> _To be done_
The required output consists solely of the lines from the one containing "const group = new THREE.Group();" down to the one containing "from mathutils import Matrix, Vector, noise", both included, each quoted exactly.

> _Data block_
^^^^
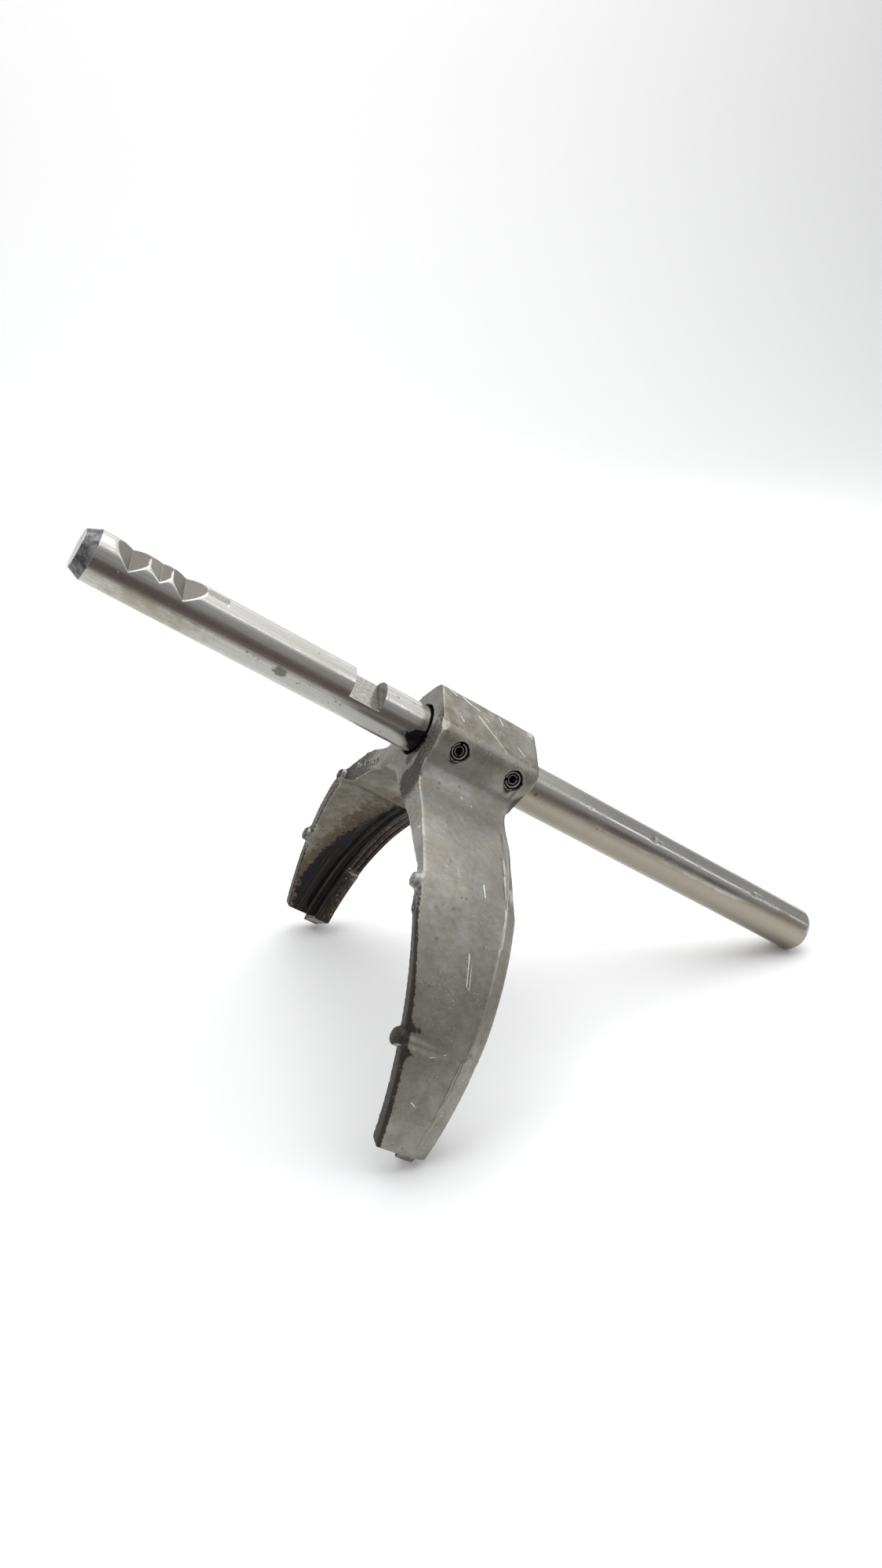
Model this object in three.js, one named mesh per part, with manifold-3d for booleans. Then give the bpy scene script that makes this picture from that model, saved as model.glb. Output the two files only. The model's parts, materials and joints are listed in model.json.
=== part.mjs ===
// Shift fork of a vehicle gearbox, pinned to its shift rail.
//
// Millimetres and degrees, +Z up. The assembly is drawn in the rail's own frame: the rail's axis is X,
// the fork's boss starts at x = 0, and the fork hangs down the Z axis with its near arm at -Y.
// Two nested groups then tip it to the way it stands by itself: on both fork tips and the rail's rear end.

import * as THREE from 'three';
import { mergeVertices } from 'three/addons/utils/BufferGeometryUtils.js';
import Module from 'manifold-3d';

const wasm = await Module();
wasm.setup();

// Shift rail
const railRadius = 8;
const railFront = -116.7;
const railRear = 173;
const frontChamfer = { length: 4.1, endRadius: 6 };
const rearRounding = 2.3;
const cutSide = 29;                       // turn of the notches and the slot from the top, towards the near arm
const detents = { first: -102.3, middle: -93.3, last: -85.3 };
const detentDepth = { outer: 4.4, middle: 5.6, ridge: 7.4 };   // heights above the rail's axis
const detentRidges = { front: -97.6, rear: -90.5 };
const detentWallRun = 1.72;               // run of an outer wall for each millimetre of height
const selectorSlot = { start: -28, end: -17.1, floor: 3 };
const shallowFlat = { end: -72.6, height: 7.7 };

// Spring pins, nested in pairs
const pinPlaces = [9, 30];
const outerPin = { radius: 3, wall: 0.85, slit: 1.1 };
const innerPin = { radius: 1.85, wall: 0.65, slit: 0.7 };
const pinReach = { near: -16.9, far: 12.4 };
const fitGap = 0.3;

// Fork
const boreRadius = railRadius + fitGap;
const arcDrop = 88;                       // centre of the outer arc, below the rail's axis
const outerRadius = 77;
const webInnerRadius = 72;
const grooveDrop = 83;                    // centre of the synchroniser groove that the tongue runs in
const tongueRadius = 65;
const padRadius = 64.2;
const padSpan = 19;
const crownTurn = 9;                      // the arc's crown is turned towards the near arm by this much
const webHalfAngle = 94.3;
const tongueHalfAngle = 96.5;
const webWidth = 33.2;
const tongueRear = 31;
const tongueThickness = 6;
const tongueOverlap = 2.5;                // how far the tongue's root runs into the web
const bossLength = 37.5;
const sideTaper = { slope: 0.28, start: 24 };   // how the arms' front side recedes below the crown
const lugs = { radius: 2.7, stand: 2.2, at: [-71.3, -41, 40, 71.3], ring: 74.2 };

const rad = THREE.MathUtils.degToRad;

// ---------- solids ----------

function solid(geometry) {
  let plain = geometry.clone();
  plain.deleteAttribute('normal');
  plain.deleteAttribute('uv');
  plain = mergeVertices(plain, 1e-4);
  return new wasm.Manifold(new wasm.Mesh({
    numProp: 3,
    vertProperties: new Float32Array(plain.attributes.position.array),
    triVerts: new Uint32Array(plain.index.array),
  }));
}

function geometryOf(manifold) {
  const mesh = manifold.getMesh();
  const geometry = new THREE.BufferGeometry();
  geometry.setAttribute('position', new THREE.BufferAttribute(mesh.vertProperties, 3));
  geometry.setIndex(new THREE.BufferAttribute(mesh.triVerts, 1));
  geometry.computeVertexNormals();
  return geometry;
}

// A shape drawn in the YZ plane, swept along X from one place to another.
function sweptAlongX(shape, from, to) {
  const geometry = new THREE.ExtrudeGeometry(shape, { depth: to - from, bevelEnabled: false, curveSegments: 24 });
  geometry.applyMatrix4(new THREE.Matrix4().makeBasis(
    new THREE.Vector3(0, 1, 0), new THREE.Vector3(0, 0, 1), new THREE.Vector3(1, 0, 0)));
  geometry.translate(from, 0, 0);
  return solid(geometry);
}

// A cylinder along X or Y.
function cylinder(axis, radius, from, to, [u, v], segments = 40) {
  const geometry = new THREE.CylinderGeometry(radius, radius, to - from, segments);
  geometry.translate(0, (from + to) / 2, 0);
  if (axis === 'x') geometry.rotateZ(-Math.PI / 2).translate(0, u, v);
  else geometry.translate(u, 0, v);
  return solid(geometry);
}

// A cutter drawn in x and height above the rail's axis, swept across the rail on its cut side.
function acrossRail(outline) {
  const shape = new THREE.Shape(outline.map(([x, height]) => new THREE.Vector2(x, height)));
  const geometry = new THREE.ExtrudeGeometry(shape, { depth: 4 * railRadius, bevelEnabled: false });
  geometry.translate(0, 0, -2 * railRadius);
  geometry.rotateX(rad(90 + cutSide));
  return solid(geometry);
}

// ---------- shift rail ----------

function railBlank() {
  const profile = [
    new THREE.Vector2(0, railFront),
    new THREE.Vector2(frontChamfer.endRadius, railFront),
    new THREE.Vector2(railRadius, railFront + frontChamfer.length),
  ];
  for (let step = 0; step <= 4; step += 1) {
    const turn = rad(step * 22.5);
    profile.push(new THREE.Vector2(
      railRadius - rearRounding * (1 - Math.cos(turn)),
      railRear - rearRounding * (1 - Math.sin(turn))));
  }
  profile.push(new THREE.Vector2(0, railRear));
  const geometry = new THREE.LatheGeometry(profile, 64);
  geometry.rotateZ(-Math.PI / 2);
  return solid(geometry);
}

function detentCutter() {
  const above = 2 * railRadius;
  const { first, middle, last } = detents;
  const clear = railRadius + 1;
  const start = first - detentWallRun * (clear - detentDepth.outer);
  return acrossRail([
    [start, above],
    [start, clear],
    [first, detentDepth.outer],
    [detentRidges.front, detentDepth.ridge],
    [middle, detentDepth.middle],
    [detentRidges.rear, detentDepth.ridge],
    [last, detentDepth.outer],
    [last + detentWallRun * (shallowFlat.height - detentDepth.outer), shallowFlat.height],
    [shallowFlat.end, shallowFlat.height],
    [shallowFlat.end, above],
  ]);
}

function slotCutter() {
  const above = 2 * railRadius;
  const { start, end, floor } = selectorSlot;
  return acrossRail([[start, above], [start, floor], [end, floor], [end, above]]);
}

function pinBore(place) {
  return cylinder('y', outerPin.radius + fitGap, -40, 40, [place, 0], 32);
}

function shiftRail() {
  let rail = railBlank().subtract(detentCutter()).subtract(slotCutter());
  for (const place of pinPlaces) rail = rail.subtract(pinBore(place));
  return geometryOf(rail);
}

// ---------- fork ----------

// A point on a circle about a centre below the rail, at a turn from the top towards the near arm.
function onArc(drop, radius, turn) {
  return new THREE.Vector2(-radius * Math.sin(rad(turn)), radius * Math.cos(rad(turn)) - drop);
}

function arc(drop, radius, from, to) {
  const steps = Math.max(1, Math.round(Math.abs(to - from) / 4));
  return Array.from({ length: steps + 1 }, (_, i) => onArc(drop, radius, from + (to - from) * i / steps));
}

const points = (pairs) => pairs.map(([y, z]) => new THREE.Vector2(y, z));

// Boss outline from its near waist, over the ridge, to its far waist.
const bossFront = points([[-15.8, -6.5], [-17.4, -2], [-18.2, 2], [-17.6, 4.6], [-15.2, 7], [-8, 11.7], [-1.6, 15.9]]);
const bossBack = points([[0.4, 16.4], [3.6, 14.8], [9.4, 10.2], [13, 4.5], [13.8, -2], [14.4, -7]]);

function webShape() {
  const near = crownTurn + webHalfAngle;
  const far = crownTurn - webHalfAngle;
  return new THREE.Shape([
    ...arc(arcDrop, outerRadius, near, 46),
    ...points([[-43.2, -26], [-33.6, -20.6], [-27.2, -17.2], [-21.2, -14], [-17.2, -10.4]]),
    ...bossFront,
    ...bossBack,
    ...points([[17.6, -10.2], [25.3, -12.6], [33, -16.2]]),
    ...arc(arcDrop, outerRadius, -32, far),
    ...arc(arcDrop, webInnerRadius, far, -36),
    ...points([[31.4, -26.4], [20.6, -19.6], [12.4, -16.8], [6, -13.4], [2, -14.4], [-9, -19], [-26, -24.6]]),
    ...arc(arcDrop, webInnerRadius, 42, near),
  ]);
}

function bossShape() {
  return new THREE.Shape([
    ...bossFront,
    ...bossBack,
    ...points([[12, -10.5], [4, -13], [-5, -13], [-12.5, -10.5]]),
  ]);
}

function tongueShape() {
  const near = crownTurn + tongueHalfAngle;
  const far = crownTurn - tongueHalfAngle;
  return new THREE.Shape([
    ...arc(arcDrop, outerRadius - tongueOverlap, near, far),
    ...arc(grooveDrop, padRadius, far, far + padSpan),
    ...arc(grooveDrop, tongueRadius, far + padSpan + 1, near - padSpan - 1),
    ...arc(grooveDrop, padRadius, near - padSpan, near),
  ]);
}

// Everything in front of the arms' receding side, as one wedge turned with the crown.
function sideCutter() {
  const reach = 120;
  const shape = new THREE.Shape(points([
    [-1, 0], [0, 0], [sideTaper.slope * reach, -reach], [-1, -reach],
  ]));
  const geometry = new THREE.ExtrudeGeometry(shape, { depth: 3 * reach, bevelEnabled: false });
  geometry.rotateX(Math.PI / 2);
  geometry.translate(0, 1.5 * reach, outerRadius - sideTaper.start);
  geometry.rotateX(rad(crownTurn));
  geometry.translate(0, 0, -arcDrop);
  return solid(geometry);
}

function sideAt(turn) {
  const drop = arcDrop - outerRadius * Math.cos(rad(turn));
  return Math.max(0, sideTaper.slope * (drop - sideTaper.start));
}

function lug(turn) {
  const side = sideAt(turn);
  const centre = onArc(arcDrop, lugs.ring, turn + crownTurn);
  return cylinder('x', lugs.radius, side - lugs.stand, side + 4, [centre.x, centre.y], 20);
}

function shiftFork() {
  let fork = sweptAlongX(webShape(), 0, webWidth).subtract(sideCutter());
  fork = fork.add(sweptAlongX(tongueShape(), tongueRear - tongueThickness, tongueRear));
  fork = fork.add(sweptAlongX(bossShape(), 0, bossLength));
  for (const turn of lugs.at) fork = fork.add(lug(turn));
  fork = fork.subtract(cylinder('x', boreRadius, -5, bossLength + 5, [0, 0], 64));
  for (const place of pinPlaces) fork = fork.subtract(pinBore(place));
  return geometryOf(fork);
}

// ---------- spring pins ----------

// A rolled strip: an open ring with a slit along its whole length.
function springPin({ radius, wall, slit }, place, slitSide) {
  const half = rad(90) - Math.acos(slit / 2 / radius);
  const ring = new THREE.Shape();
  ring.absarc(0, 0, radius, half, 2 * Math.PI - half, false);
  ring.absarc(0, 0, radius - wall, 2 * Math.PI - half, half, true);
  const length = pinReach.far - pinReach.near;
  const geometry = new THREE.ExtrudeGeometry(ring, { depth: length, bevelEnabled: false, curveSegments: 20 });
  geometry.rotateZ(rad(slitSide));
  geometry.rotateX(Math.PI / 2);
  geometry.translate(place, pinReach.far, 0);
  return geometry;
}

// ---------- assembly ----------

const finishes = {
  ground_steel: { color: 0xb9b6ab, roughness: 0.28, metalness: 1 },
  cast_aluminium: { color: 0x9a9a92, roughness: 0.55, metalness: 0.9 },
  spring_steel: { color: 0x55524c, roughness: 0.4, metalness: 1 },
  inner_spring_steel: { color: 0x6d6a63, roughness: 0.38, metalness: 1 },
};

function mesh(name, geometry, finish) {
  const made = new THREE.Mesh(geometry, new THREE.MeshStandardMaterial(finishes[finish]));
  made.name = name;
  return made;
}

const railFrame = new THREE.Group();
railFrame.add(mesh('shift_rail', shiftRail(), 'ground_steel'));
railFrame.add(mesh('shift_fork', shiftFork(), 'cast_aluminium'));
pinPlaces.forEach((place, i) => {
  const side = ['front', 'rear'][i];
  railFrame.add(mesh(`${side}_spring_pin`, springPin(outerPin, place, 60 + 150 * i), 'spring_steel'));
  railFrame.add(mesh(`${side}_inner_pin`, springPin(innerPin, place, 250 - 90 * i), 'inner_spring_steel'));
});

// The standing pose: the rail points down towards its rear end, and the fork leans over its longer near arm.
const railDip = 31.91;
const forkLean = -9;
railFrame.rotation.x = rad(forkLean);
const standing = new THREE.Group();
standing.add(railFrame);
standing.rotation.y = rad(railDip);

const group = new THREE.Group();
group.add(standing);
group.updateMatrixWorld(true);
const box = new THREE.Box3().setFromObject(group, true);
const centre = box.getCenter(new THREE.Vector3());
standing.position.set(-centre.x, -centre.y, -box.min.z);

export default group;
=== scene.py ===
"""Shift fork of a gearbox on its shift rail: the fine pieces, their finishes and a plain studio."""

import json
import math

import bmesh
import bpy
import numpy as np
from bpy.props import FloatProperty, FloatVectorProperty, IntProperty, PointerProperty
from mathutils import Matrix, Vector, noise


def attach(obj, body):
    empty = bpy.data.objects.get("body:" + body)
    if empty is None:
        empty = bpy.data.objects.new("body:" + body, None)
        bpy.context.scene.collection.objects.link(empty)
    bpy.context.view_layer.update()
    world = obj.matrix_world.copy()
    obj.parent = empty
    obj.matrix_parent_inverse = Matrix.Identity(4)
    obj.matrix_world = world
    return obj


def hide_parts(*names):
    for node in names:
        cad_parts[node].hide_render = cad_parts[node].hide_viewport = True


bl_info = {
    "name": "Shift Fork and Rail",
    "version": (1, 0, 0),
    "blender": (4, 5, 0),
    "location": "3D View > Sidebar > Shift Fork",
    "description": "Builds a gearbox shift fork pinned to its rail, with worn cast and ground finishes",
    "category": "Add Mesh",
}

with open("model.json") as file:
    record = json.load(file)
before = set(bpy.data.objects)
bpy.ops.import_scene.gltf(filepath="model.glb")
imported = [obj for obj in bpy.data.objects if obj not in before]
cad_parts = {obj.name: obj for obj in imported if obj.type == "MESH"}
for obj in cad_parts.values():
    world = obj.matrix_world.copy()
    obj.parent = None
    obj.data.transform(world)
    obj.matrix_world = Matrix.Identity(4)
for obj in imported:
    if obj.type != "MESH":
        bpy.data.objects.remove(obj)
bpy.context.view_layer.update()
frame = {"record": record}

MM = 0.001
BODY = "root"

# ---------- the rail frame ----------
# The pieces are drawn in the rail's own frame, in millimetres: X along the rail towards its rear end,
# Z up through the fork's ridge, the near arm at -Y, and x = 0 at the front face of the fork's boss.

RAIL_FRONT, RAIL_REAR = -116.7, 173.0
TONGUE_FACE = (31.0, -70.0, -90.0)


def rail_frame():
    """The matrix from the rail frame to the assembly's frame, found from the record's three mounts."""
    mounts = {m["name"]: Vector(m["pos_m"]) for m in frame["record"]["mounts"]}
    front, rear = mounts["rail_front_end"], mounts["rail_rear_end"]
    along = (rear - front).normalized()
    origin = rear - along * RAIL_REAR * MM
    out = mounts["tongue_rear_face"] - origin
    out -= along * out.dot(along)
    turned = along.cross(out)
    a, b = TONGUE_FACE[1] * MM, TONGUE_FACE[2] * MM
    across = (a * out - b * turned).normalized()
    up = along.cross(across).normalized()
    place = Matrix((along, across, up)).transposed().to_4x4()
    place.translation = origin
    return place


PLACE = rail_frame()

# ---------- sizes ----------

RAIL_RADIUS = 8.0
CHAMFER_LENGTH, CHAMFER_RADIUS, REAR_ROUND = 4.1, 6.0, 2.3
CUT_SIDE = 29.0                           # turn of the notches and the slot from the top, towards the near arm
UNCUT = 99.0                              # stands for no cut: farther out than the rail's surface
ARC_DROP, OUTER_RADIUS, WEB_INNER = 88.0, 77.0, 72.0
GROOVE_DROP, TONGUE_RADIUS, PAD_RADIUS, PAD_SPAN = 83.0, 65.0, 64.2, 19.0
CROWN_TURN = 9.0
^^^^
> _Answer below_
const group = new THREE.Group();
group.add(standing);
group.updateMatrixWorld(true);
const box = new THREE.Box3().setFromObject(group, true);
const centre = box.getCenter(new THREE.Vector3());
standing.position.set(-centre.x, -centre.y, -box.min.z);

export default group;
=== scene.py ===
"""Shift fork of a gearbox on its shift rail: the fine pieces, their finishes and a plain studio."""

import json
import math

import bmesh
import bpy
import numpy as np
from bpy.props import FloatProperty, FloatVectorProperty, IntProperty, PointerProperty
from mathutils import Matrix, Vector, noise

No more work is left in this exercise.